When I was at FenCon (and could I just mention, yet again, for no particular reason, how gloriously well-organised the guest liaison side of that show was?), fellow guest Keith R.A. DeCandido interviewed me about Doctor Who and comics for the Chronic Rift podcast. You can find that one here.

I ought to say something here, though he merits much more than a passing mention, about how sad I was to hear of the passing away of former Doctor Who producer, and stalwart of British television, Barry Letts. I met him on several occasions, and he was always lovely, on the last occasion, as I mentioned in a previous blog, particularly so. He was kind, calm, and honest, and he always gave one the feeling that here was someone who'd been creative in many different ways over his long career. His religious beliefs were very much part of the ethical mix of Doctor Who, a positive influence on the childhood of myself and I'm sure many others. I think fan performer Will Howells puts it better than I could in this sweet tribute:

This weekend, if I'm, you know, in the UK, I hope to blog about the various different SF shows on television at the moment. Mainly because I'm suddenly in love with Stargate: Universe, in the most surprising way. It may well encourage me to pursue a career in science... no, no, on second thoughts, I've seen where that path takes me. Until then, Cheerio.

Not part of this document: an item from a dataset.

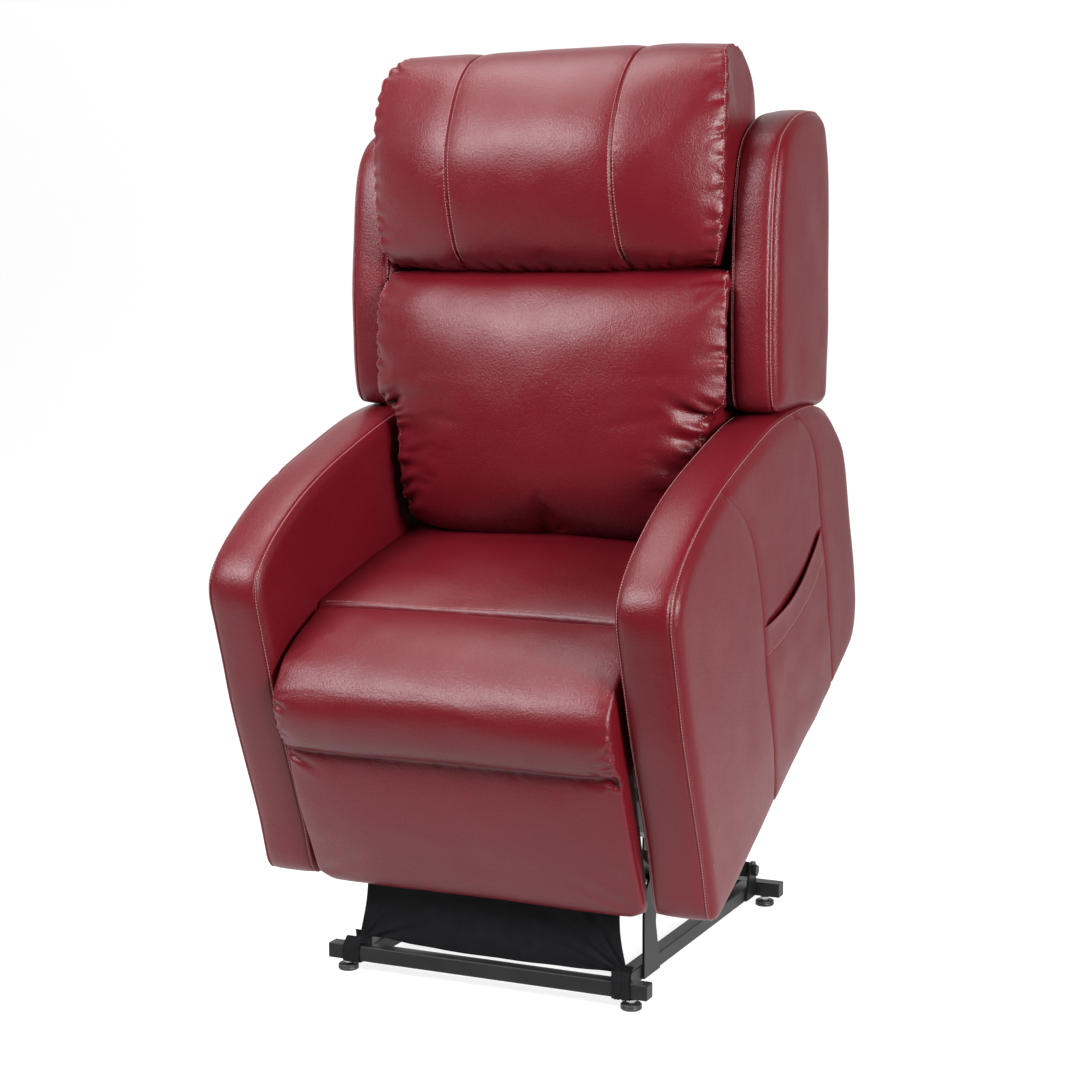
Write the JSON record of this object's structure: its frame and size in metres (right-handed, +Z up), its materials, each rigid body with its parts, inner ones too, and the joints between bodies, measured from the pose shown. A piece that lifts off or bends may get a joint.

Novelcon Live Video Streaming!

As it turns out, tomorrow's (11th October) Novelcon, about the Doctor Who novels, in Manchester, is going to be broadcast live on the internet, from 10.30am. If you fancy joining us remotely, direct your browser here.


Had a lovely time at the British International Comics Show: inspired by one of the panels, I bought loads of French comics. Me and Diggle did a good panel with the Geek Syndicate lads, I thought. The only problem was a rather lacking choice of official bar on the Friday night, leading to a completely splintered evening on the Saturday as everyone headed somewhere different. And the bar is what those shows are about, as the community of British comics folk sees each other so infrequently.

New Doctor Who logo: my heart was filled with joy. And anticipation. And appreciation of what policewomen are wearing these days. If Amy Pond is actually a policewoman. Oh, but she could be a policewoman from the future. A future where SFX's Nick Setchfield was Home Secretary.

Anyway, I'm vastly busy, but I thought I'd pop in to talk about Novelcon this Sunday, 11th October. It's a one day event about the Doctor Who novels across the ages, at the Lass O'Gowrie pub in Manchester, from 10am. You can get tickets and find out all the details here.

My fellow guests will be: Daniel Blythe; Dale Smith; Martin Day; Steve Lyons; Peter Anghelides; Paul Magrs; Andrew Cartmel; Trevor Baxendale; Justin Richards; David McIntee; Mark Morris; Simon Guerrier and Mark Michalowski. And the MC will be comedian and SFX blogger John Cooper. If the previous Lass event, about the Who comics, is anything to go by, there'll be all sorts of audiovisual back-up, a thorough examination of the subject matter, and loads of related fun in the gaps. A Who fan owning a pub and completely giving it over to his fellows for a specialist convention provides an excellent experience. I hope to see you there, and until then, Cheerio!